Repeat the line that contains "Continue the build123d", the line that contains "return mesh", and all lines between them, exactly and with no other lines.
## Begin EXERCISE MATERIALS
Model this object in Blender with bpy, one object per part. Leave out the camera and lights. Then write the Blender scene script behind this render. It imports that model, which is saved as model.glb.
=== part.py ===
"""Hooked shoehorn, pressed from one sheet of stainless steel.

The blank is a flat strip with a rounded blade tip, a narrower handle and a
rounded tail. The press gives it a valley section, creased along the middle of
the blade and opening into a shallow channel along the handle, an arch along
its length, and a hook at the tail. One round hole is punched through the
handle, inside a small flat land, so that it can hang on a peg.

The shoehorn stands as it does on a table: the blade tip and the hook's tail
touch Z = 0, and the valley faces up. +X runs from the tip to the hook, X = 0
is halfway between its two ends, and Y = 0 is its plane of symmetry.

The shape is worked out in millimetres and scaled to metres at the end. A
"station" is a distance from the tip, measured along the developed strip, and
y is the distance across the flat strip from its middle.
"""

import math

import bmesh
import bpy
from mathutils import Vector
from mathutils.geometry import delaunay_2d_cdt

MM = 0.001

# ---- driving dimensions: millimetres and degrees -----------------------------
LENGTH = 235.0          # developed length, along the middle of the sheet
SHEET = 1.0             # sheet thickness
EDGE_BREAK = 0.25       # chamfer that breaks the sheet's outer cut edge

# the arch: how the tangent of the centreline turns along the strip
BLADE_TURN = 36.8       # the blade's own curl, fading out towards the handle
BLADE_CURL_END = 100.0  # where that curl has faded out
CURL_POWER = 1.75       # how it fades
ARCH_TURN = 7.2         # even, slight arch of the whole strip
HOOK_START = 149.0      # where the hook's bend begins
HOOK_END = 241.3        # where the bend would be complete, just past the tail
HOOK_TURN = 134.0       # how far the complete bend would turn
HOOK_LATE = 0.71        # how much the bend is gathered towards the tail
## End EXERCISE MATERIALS
## Begin EXERCISE MATERIALS
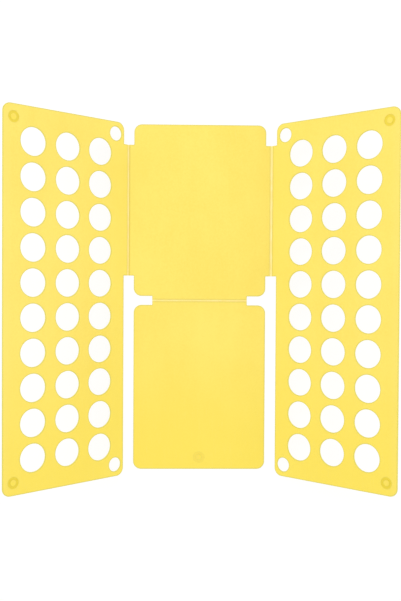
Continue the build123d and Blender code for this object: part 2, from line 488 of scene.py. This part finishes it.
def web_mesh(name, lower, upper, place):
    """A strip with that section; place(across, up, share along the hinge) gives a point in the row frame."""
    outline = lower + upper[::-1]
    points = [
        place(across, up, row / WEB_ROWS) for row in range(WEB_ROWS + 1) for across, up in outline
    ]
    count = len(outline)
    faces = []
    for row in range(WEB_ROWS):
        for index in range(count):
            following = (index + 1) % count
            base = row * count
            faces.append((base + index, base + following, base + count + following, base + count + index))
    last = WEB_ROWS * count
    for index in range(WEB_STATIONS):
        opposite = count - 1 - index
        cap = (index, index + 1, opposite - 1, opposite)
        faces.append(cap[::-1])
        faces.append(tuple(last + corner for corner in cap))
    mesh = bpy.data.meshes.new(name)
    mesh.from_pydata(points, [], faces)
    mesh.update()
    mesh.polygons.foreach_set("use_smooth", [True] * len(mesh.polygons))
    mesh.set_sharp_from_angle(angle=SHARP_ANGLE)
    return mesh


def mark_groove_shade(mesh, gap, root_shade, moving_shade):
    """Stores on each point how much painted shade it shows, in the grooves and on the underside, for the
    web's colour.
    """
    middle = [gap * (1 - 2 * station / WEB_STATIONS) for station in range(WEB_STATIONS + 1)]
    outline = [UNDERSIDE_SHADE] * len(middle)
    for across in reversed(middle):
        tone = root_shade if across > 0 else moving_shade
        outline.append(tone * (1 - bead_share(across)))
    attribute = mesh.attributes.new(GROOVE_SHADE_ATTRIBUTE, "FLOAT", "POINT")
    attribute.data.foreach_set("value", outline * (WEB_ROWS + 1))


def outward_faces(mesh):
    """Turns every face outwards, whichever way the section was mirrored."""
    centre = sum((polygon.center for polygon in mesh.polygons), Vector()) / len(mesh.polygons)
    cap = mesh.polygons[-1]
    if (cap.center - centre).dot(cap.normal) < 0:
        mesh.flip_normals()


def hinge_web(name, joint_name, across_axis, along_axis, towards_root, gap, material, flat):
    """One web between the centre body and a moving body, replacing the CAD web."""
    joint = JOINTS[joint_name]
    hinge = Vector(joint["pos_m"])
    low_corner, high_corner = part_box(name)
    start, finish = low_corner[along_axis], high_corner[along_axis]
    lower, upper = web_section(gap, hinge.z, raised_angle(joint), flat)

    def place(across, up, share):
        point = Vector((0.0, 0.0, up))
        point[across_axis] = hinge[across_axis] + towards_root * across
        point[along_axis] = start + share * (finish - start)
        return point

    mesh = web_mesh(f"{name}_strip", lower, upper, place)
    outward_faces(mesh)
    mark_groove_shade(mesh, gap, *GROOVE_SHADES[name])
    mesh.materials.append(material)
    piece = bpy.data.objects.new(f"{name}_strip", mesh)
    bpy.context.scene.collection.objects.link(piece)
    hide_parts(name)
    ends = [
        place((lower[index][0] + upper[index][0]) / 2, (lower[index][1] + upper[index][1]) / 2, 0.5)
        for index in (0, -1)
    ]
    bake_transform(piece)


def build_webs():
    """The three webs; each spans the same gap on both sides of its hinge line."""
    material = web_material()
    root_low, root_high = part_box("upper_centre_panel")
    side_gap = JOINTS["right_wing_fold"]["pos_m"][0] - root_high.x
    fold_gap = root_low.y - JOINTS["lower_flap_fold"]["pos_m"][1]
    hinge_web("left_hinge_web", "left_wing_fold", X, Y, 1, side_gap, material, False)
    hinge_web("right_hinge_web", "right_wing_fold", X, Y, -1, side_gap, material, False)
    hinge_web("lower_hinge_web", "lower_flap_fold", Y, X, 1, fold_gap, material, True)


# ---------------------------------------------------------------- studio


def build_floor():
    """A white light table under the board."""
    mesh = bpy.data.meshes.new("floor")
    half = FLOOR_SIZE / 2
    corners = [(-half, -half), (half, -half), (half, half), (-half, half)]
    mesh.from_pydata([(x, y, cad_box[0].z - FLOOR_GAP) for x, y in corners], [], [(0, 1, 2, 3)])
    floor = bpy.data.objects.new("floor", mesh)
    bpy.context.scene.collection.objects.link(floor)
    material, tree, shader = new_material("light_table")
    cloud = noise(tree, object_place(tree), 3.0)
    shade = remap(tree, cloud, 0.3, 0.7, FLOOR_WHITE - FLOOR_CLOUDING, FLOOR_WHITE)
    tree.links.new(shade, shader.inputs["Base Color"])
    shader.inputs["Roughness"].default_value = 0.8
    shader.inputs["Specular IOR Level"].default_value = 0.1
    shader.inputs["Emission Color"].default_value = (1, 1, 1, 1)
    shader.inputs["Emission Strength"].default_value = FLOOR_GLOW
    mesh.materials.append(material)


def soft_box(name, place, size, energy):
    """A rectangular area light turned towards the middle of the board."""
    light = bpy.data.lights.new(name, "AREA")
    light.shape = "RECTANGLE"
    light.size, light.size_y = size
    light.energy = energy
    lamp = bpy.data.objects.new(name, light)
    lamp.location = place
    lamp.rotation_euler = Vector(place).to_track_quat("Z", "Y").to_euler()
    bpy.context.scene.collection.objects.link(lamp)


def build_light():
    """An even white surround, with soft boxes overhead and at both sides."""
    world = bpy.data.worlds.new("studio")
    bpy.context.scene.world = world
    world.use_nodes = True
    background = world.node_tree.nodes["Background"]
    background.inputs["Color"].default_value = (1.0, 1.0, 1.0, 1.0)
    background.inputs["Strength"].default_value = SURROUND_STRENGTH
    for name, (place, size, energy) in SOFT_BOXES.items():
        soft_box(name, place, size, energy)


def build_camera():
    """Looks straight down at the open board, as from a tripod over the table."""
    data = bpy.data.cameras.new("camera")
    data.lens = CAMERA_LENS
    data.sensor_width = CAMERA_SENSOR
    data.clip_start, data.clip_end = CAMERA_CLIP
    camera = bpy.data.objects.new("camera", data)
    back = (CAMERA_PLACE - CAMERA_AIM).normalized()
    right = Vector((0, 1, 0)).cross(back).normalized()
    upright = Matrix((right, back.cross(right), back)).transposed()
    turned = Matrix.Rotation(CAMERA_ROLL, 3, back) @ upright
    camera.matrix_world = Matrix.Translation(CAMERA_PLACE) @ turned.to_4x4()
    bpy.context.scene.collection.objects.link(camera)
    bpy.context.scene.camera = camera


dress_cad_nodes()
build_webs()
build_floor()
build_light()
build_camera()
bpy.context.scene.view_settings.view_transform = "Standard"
## End EXERCISE MATERIALS
[WRITTEN SOLUTION]
Continue the build123d and Blender code for this object: part 2, from line 488 of scene.py. This part finishes it.
def web_mesh(name, lower, upper, place):
    """A strip with that section; place(across, up, share along the hinge) gives a point in the row frame."""
    outline = lower + upper[::-1]
    points = [
        place(across, up, row / WEB_ROWS) for row in range(WEB_ROWS + 1) for across, up in outline
    ]
    count = len(outline)
    faces = []
    for row in range(WEB_ROWS):
        for index in range(count):
            following = (index + 1) % count
            base = row * count
            faces.append((base + index, base + following, base + count + following, base + count + index))
    last = WEB_ROWS * count
    for index in range(WEB_STATIONS):
        opposite = count - 1 - index
        cap = (index, index + 1, opposite - 1, opposite)
        faces.append(cap[::-1])
        faces.append(tuple(last + corner for corner in cap))
    mesh = bpy.data.meshes.new(name)
    mesh.from_pydata(points, [], faces)
    mesh.update()
    mesh.polygons.foreach_set("use_smooth", [True] * len(mesh.polygons))
    mesh.set_sharp_from_angle(angle=SHARP_ANGLE)
    return mesh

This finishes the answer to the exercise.